Absent legislative intervention to protect the A/E firms, the most productive way to address this trend is through the A/E contract. Certainly, the usual provisions establishing the scope of A/E’s involvement with the contractor’s work must be established. This language includes confirmation that the A/E is not responsible for site safety and/or the contractor’s means and methods since those are exclusively the responsibility of the contractor. It is important not only to address the fact that the A/E is not responsible for something, but to indicate which entity is responsible. For example, the A/E is not responsible for site safety since that is the exclusive responsibility of the contractor. It would also be prudent to confirm that the A/E is not an “agent” of the owner for any purpose, including, but not limited to, for purposes of the labor law.
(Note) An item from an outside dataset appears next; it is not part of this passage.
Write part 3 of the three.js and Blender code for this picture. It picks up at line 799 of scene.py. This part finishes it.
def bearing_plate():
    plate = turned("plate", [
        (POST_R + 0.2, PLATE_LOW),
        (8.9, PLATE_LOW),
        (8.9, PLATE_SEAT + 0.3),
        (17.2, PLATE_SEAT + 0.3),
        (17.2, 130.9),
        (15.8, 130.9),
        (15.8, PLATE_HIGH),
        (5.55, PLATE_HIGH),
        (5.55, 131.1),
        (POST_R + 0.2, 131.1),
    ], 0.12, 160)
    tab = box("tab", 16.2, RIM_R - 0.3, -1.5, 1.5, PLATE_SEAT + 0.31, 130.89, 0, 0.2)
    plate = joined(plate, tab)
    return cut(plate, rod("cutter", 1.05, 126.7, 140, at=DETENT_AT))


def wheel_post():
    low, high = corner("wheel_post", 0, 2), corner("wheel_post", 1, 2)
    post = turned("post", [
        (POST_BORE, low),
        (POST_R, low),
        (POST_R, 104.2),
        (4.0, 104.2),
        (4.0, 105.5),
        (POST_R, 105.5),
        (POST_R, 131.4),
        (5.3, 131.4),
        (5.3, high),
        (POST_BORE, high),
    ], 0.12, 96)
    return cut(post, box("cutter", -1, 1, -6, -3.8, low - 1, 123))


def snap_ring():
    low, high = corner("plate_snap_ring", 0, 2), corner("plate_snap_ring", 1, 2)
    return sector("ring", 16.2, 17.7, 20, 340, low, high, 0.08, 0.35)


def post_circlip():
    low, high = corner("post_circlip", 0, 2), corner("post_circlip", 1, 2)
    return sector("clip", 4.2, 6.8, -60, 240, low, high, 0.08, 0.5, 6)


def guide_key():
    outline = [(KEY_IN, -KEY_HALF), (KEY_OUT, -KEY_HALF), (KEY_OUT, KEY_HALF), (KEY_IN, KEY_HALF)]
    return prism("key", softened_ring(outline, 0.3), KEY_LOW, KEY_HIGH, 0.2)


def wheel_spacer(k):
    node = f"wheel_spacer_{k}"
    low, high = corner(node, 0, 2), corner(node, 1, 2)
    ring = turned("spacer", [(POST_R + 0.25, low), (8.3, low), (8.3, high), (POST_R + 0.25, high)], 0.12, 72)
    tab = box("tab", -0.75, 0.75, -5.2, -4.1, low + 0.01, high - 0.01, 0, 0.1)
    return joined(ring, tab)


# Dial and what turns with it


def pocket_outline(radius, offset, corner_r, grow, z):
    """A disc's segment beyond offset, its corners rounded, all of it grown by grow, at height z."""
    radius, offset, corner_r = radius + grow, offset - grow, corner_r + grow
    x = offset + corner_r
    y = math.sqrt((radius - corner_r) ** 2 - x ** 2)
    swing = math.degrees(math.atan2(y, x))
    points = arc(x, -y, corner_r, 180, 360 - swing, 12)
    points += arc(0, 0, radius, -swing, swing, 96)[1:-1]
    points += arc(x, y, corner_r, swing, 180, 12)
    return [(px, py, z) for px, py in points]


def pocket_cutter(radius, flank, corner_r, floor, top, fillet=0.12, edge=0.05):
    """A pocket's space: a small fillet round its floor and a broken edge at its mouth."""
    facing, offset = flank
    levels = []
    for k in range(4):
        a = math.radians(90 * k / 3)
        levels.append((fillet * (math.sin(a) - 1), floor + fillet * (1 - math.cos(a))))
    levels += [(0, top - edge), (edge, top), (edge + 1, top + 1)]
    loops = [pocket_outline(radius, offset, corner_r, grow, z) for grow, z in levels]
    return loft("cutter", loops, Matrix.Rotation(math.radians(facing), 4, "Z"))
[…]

Another issue to address in the contract is the A/E’s on-site responsibilities. The AIA contract has language which addresses the scope of an A/E’s on-site responsibilities. Specifically, AIA Standard Form of Agreement between an owner and architect states that the A/E is not required to make exhaustive on-site inspections. Instead, the A/E is responsible for becoming generally familiar with the progress and quality of the work. The A/E is not responsible for the contractor's failure to perform the work in accordance with the contract documents. It is also advisable to add that A/E has no authority to stop the work. When defining the purpose or intent of the A/E’s on-site services, avoid terms such as “inspect”, “direct”, “supervise” or “control”. It is unusual for an A/E to have the extent of authority intended to trigger liability under the labor law and that must be made abundantly clear in the contract.
There is no guarantee that a well-crafted contract will protect the A/E from the wrongful ramifications of the labor law. On the other hand, a poorly worded contract could expose the A/E to strict liability, regardless of the contract intentions and actual scope of services.